Where was this piece of art created?

Colvilles’s “Shattered Landscape” was created in Cleve (Kleve), Germany on February 19, 1945.

Kendra Petrie

 For what purpose what this art created?

Alex Colville’s painting, “Shattered Landscape,” is an artistic view of some of the war’s destruction.  Although many pieces of war art, such as propaganda, show pride and heroism, this painting reflects the true emotion felt by the soldiers during battle: depression.  There are many aspects of this painting that create this sad feeling: a demolished house, torn and blackened trees, blackened earth, and defeated looking soldiers.  Even though the soldiers appear to be a small part of this painting, Colville seems to be trying to capture the effect that this demolished scene would have on the soldiers emotionally.  One of the greatest aspects that help create this depressed feeling, is the colors chosen.  Many of the images we see from the war are black and white photographs, but because this first hand account was painted, more accurate colors were able to be used.  The fact that multiple shades of black and grey are chosen to create the trees and the ground, even though the artist had access to different colors, really emphasizes how great the damage was in this area and the dark emotion that must have been felt by those present.  This dark coloring mirrors the depressing mood one would feel in this situation and the emotion that this painting evokes for the observer.  This painting greatly depicts the horrible conditions faced by individuals during World War II and gives insight on the awful images that were seen by the soldiers every day, to people who did not experience these tragedies first hand.

Samantha Stark

What does this piece of art tell us about the experience of war?

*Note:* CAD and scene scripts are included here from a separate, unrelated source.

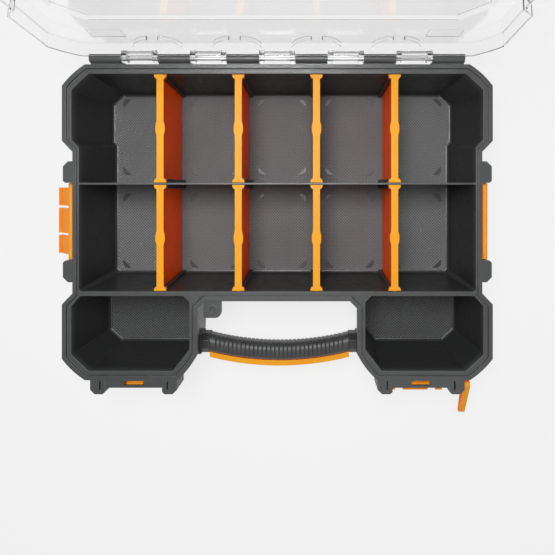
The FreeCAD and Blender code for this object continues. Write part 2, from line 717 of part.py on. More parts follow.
def lid():
    body = new_body("lid")
    pad(body, "lid_block", "XY", dim.lid_gap, [lid_loop()], dim.lid_height - dim.lid_gap)
    loft(body, "AdditiveLoft", "crown",
         [(dim.lid_height - 1.0, crown_loop()),
          (dim.lid_height + dim.lid_crown, crown_loop(dim.crown_draft))])
    pocket(body, "lid_hollow", "XY", dim.lid_gap, [lid_loop(dim.lid_wall)],
           dim.lid_height - dim.lid_gap - dim.lid_wall, back=True)
    loft(body, "SubtractiveLoft", "crown_hollow",
         [(dim.lid_height - dim.lid_wall - 1.0, crown_loop(dim.lid_wall)),
          (dim.lid_height + dim.lid_crown - dim.lid_wall,
           crown_loop(dim.lid_wall + dim.crown_draft))])
    lid_knuckles(body)
    lid_catches(body)
    lid_keepers(body)
    rear = -dim.hinge_setback - dim.rim_width * 1.6
    half_pad = dim.label_pad_width / 2
    pads = []
    for sign in (-1, 1):
        x = (dim.front_latch_x + half_pad) * sign
        pads.append(rectangle(x - half_pad, rear - dim.label_pad_length, x + half_pad, rear))
    pocket(body, "panel_recesses", "XY", dim.lid_height, pads, dim.label_pad_depth)
    body.Placement = FreeCAD.Placement(Vector(0, 0, 0), Rotation(AXIS_X, -dim.lid_open_angle.value))
    bind(body, "Placement.Base.y", hinge_y)
    bind(body, "Placement.Base.z", hinge_z)
    return body


# ---------------------------------------------------------------- dividers

def divider(name, number, low, low_draft, high, high_draft):
    """A plate between two walls at low and high, with a bar along its top."""
    body = new_body(name)
    gap = dim.divider_gap
    top = dim.base_height - dim.bar_drop
    bottom = dim.floor + dim.floor_mark_height + dim.divider_floor_gap
    deep = dim.floor_cove * 0.4
    side = [(low + low_draft + gap + deep, bottom), (high - high_draft - gap - deep, bottom),
            (high - high_draft - gap, bottom + dim.floor_cove), (high - gap, top),
            (low + gap, top), (low + low_draft + gap, bottom + dim.floor_cove)]
    pad(body, "plate", "YZ", 0.0, [side], dim.divider, side="Symmetric")
    bar, flare, bulge = dim.bar_width / 2, dim.flare_width / 2, dim.bulge_width / 2
    length, middle = dim.flare_length, (low + high) * 0.5
    reach = dim.bulge_length / 2
    lean = (dim.bar_drop + dim.bar_height) / dim.base_height * 1.3
    near, far = low + gap + low_draft * lean, high - gap - high_draft * lean
    plan = [(flare, near), (flare * 0.9, near + length * 0.6), (bar, near + length),
            (bar, middle - reach, reach * 1.9), (bulge, middle, reach * 1.9),
            (bar, middle + reach), (bar, far - length), (flare * 0.9, far - length * 0.6),
            (flare, far)]
    left = [(-plan[8][0], plan[8][1]), (-plan[7][0], plan[7][1]), (-plan[6][0], plan[6][1]),
            (-plan[5][0], plan[5][1], reach * 1.9), (-plan[4][0], plan[4][1], reach * 1.9),
            (-plan[3][0], plan[3][1]), (-plan[2][0], plan[2][1]), (-plan[1][0], plan[1][1]),
            (-plan[0][0], plan[0][1])]
    pad(body, "top_bar", "XY", top - dim.bar_height, [plan + left], dim.bar_height)
    bind(body, "Placement.Base.x", dim.divider_pitch * (number - 1.5))
    return body


def dividers():
    half = dim.partition / 2
    for number in range(4):
        divider(f"divider_rear_{number + 1}", number, dim.partition_y + half, Size(0.0),
                dim.half_depth - dim.rim_width, dim.wall_draft)
        divider(f"divider_front_{number + 1}", number, -dim.bulkhead_rear, dim.waist_draft,
                dim.partition_y - half, Size(0.0))


# ---------------------------------------------------------------- latches, pins and clip

def latch(name, gap, foot_width, plate_width, offset, hook, notch):
    """Latch in its own frame: pin along X at the origin, plate up, outside towards -Y.

    hook is its reach and its top, notch the width and depth of the two cuts that leave
    a centre tab between two shorter ones.
    """
    body = new_body(name)
    hook_reach, hook_top = hook
    notch_width, notch_depth = notch
    inner, outer = -offset, -offset - dim.latch_plate
    if offset.value < 0:
        outer = offset
    pad(body, "barrel", "YZ", 0.0, [("circle", 0.0, 0.0, dim.barrel_radius)],
        gap - dim.latch_clearance * 2, side="Symmetric")
    foot = dim.barrel_radius * 0.85
    shoulder = dim.latch_shoulder
    lower = [(0.5, -foot), (outer, -foot), (outer, shoulder), (inner, shoulder), (inner, foot),
             (0.5, foot)]
    pad(body, "foot", "YZ", 0.0, [lower], foot_width, side="Symmetric")
    bottom, round_off = hook_top - dim.hook_height, dim.hook_height / 2
    plate = [(outer, shoulder), (inner, shoulder), (inner, bottom), (hook_reach, bottom),
             (hook_reach, hook_top - round_off), (hook_reach - round_off, hook_top),
             (outer, hook_top)]
    pad(body, "plate", "YZ", 0.0, [plate], plate_width, side="Symmetric")
    tip = [(outer, bottom), (inner, bottom), (inner, hook_top + dim.tab_tip),
           (outer, hook_top + dim.tab_tip)]
    pad(body, "centre_tip", "YZ", 0.0, [tip], dim.centre_tab, side="Symmetric")
    near, far = dim.centre_tab / 2, dim.centre_tab / 2 + notch_width
    low, high = hook_top - notch_depth, hook_top + 1.0
    notches = [rectangle(near, low, far, high), rectangle(-far, low, -near, high)]
    pocket(body, "tab_notches", "XZ", 0.0, notches, hook_top * 2, side="Symmetric")
    bore = ("circle", 0.0, 0.0, dim.latch_pin_radius + dim.pin_clearance)
    pocket(body, "pin_bore", "YZ", 0.0, [bore], gap * 2, side="Symmetric")
    return body


def place(body, x, y, z, turn, swing):
    """Turns about Z after swinging outwards about the pin."""
    rotation = Rotation(AXIS_Z, turn) * Rotation(AXIS_X, swing)
    body.Placement = FreeCAD.Placement(Vector(0, 0, 0), rotation)
    for axis, size in (("x", x), ("y", y), ("z", z)):
        bind(body, "Placement.Base." + axis, size)


FRONT_SWING = {"left": 158.0, "right": 151.0}
SIDE_SWING = {"left": 130.0, "right": 172.0}


def latches():
    front_width = dim.front_latch_gap - dim.latch_clearance * 2
    for side, sign in (("left", -1), ("right", 1)):
        front = latch("front_latch_" + side, dim.front_latch_gap, front_width, front_width,
                      dim.front_plate_offset, (dim.front_hook_reach, dim.front_hook_top),
                      (dim.tab_gap, dim.tab_depth))
        place(front, dim.front_latch_x * sign, front_pin_y, latch_z, 0.0, FRONT_SWING[side])
        flank = latch("side_latch_" + side, dim.side_latch_gap, dim.side_latch_width,
                      dim.side_latch_width, -dim.side_plate_offset,
                      (dim.side_hook_reach, dim.side_hook_top),
                      (dim.side_tab_gap, dim.side_tab_depth))
        place(flank, side_pin_x * sign, dim.side_latch_y, latch_z, 90.0 * sign, SIDE_SWING[side])


def pin(name, radius, start, end):
    """Round pin along its own X."""
    body = new_body(name)
    pad(body, "shank", "YZ", start, [("circle", 0.0, 0.0, radius)], end - start)
    return body


def pins():
    reach = dim.lug_pitch * 2.5 + dim.lug_width / 2
    rod = pin("hinge_rod", dim.hinge_rod_radius, -reach, reach)
    place(rod, Size(0.0), hinge_y, hinge_z, 0.0, 0.0)
    inner, outer = dim.front_latch_x - half_gap, dim.front_latch_x + half_gap
    start, end = inner - dim.ear_width + 0.5, outer + dim.ear_width - 0.5
    left = pin("front_latch_pin_left", dim.latch_pin_radius, -end, -start)
    right = pin("front_latch_pin_right", dim.latch_pin_radius, start,
                end + 0.5 + dim.clip_gap + dim.clip_width + 0.8)
    for body in (left, right):
        place(body, Size(0.0), front_pin_y, latch_z, 0.0, 0.0)
    half = dim.side_latch_gap / 2 + dim.side_ear_width - 0.5
    for side, sign in (("left", -1), ("right", 1)):
        body = pin("side_latch_pin_" + side, dim.latch_pin_radius, -half, half)
        place(body, side_pin_x * sign, dim.side_latch_y, latch_z, 90.0, 0.0)


def corner_clip():
    """Tapered lever that swings on the end of the right front pin."""
    body = new_body("corner_clip")
    root, tip, length = dim.clip_root, dim.clip_tip, dim.clip_length
    bore = ("circle", 0.0, 0.0, dim.latch_pin_radius + dim.pin_clearance)
    start = dim.front_latch_x + half_gap + dim.ear_width + dim.clip_gap
    loop = [(0.0, -root, root), (root, 0.0, root), (0.0, root), (-length, tip), (-length, -tip)]
    pad(body, "lever", "YZ", start, [loop, bore], dim.clip_width)
    place(body, Size(0.0), front_pin_y, latch_z, 0.0, dim.clip_angle.value)
    return body


# ---------------------------------------------------------------- handle

def bowed(half, rear, front):
    """Plan view of a bar bowed towards the front, between rear and front at its ends."""
    bow = dim.grip_bow
    radius = (half * half + bow * bow) / (bow * 2)
    return [(half, -front), (half, -rear, -radius), (Size(0.0), -rear - bow, -radius),
            (-half, -rear), (-half, -front, radius), (Size(0.0), -front - bow, radius)]


def handle():
    half, z = grip_half, dim.handle_z
    middle = (dim.grip_rear + dim.grip_front) / 2
    channel = dim.core_width / 2 + dim.core_gap

    grip = new_body("handle_grip")
    pad(grip, "grip_bar", "XY", z, [bowed(half, dim.grip_rear, dim.grip_front)],
        dim.grip_height, side="Symmetric")

    def along(edge):
        box = edge.BoundBox
        return box.XLength > half.value * 0.5 and box.ZLength < 1e-4

    round_edges(grip, "grip_rounding", dim.grip_round, along)
    pocket(grip, "core_channel", "XY", z, [bowed(half, middle - channel, middle + channel)],
           dim.core_height + dim.core_gap * 2, side="Symmetric")

    core = new_body("handle_core")
    pad(core, "core_bar", "XY", z,
        [bowed(half, middle - dim.core_width / 2, middle + dim.core_width / 2)],
        dim.core_height, side="Symmetric")
    end = half + dim.collar_length + dim.core_socket - dim.core_gap
    tang = rectangle(-middle - dim.core_width / 2, z - dim.core_height / 2,
                     -middle + dim.core_width / 2, z + dim.core_height / 2)
    for sign in (1, -1):
        pad(core, "tang_right" if sign > 0 else "tang_left", "YZ", half * sign, [tang],
            end - half, back=sign < 0)

    insert = new_body("handle_insert")
    pad(insert, "insert_strip", "XY", z,
        [bowed(half, dim.grip_front, dim.grip_front + dim.insert_depth)],
        dim.insert_height, side="Symmetric")

    reach = (dim.grip_front - dim.grip_rear) / 2 + dim.collar_margin
    tall = dim.grip_height / 2 + dim.collar_margin
    cut = dim.grip_round * 0.7
    ring = [(-middle - reach + cut, z - tall), (-middle + reach - cut, z - tall),
            (-middle + reach, z - tall + cut), (-middle + reach, z + tall - cut),
            (-middle + reach - cut, z + tall), (-middle - reach + cut, z + tall),
            (-middle - reach, z + tall - cut), (-middle - reach, z - tall + cut)]
    hole = rectangle(-middle - channel, z - dim.core_height / 2 - dim.core_gap,
                     -middle + channel, z + dim.core_height / 2 + dim.core_gap)
    for sign, side in ((1, "right"), (-1, "left")):
        collar = new_body("handle_collar_" + side)
        pad(collar, "ring", "YZ", half * sign, [ring, hole], dim.collar_length, back=sign < 0)


# ---------------------------------------------------------------- build, check and write

def check_document():
    for item in document.Objects:
        if "Invalid" in item.State or "Error" in item.State:
            raise RuntimeError(f"{item.Label} did not build: {item.State}")


def write_parts():
    os.makedirs("parts", exist_ok=True)
    for item in document.Objects:
        if item.TypeId != "PartDesign::Body":
            continue
        shape = item.Shape
        if shape.isNull() or not shape.isValid():
            raise RuntimeError(f"{item.Label} has no valid shape")
        shape.exportStep(os.path.join("parts", item.Label + ".step"))
        print(f"{item.Label}: {len(shape.Solids)} solid, {shape.Volume / 1000:.1f} cm3")


base_tray()
lid()
dividers()
latches()
pins()
corner_clip()
handle()
document.recompute()
check_document()
write_parts()
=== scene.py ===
import json
import math

import bmesh
import bpy
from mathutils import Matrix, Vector


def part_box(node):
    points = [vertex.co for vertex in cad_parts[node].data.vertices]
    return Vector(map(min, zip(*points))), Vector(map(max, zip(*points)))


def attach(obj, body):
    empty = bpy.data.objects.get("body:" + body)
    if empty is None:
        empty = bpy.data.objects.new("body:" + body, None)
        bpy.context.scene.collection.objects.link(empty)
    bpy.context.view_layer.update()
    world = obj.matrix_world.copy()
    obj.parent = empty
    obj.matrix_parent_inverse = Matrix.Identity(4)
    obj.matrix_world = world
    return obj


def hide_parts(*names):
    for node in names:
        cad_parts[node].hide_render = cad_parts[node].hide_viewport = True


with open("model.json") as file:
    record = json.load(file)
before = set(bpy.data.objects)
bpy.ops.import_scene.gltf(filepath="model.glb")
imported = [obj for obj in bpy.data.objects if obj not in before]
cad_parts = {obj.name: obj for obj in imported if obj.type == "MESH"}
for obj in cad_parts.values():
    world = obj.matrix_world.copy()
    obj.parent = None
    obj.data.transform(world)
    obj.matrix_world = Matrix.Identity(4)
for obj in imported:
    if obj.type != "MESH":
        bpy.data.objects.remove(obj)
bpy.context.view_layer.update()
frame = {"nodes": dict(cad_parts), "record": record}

# Parts organizer, seen from straight above with its lid open. Metres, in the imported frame:
# +X right, +Y to the hinge, +Z up, origin at the centre of the tray's underside.

MM = 0.001

UNDERSIDE_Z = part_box("base_tray")[0][2]
HINGE = next(joint for joint in frame["record"]["behaviour"]["joints"]
             if joint["name"] == "lid_hinge")["pos_m"]
RIM_Z = HINGE[2]
FLOOR_THICKNESS = 3.0 * MM
FLOOR_Z = UNDERSIDE_Z + FLOOR_THICKNESS
POCKET_Y = -70.0 * MM  # the floor in front of this line is the pockets'

# ---------------------------------------------------------------- camera and light

CAMERA_ABOVE_RIM = 0.450
CAMERA_X, CAMERA_Y = 0.0337, 0.0343
LENS_MM, SENSOR_MM = 29.19, 36.0
SHIFT_X, SHIFT_Y = -0.0604, -0.1613
NEAR_CLIP = 0.01

WORLD_STRENGTH = 0.36
SOFT_BOXES = (
    # name, place, the point it faces, side length, watts
    ("overhead", (-0.05, 0.20, 0.84), (0.0, 0.08, RIM_Z), 0.36, 8.4),
    ("front_fill", (0.5, -1.0, 1.2), (0.0, 0.0, RIM_Z), 0.8, 3.0),
)


def make_camera():
    camera = bpy.data.objects.new("camera", bpy.data.cameras.new("camera"))
    camera.data.lens = LENS_MM
    camera.data.sensor_width = SENSOR_MM
    camera.data.shift_x, camera.data.shift_y = SHIFT_X, SHIFT_Y
    camera.data.clip_start = NEAR_CLIP
    camera.location = (CAMERA_X, CAMERA_Y, RIM_Z + CAMERA_ABOVE_RIM)
    bpy.context.collection.objects.link(camera)
    bpy.context.scene.camera = camera


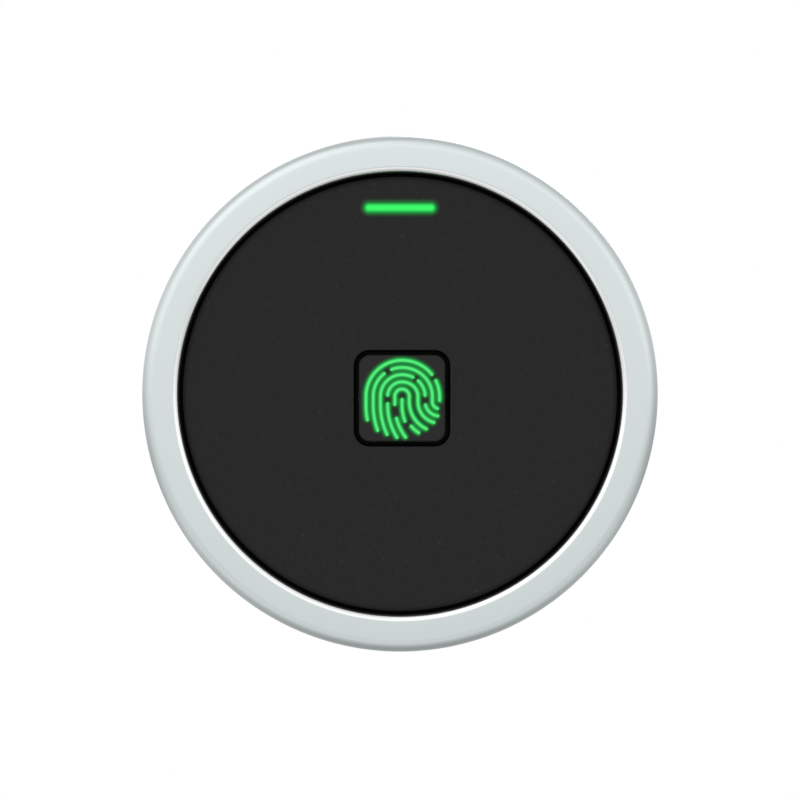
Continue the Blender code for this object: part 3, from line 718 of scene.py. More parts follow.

The artist, Alex Colville, named this piece of art “Shattered Landscape” with good reason. He gives a description of what has happened along with what is happening at the time he is painting this piece. He describes it as “a broken house surrounded by he trees which had all their branches torn off by bombs and shells. German shells kept passing over my head at ten-minute intervals, harassing a crossroads a few hundred yards behind me.” The scene depicted in this painting looks as if there is no life left, the trees are damaged and dead, there is no green grass anywhere, just mud and wreckage from houses and buildings that have been destroyed. This interpretation of the war fits in very well with the stories and memories the soldiers were speaking about in the documentary film watched in class on the 28th of February. The memories told and the pictures painted verify that the people involved in the war experienced terribly hard and trying times.

Katelyn Schofield

How accurate is this depiction of war?

“Shattered Landscape” can be considered an accurate depiction of war in respect to the aftermath of the conflict. While Colville’s piece demonstrates the wreckage that is the German landscape, it also demonstrates the wreckage amongst soldiers as witnessed in the posture and apparent demeanour of the soldiers portrayed in this painting. While land, houses, and trees were left scorched and blackened as a result of the Second World War, likewise was the spirit of our troops and nation.

Kendra Petrie

How does your piece of art further our understanding of Canadian history?

Being painted by war-artist, Alex Colville, “Shattered Landscape” allows us an objective perspective of the Second World War; one that often times cannot be entirely reflected simply through text. Because the work of a war-artist is a first hand visual account, it also allows an honest perspective which is not manipulated and twisted to serve as propaganda for the Allied cause. Through the work of a war-artist, one is given insight into the conditions and wreckage which our soldiers were witness to and seeing, specifically through the line of soldiers in this piece, that Canadian soldiers were part of the landscape of war.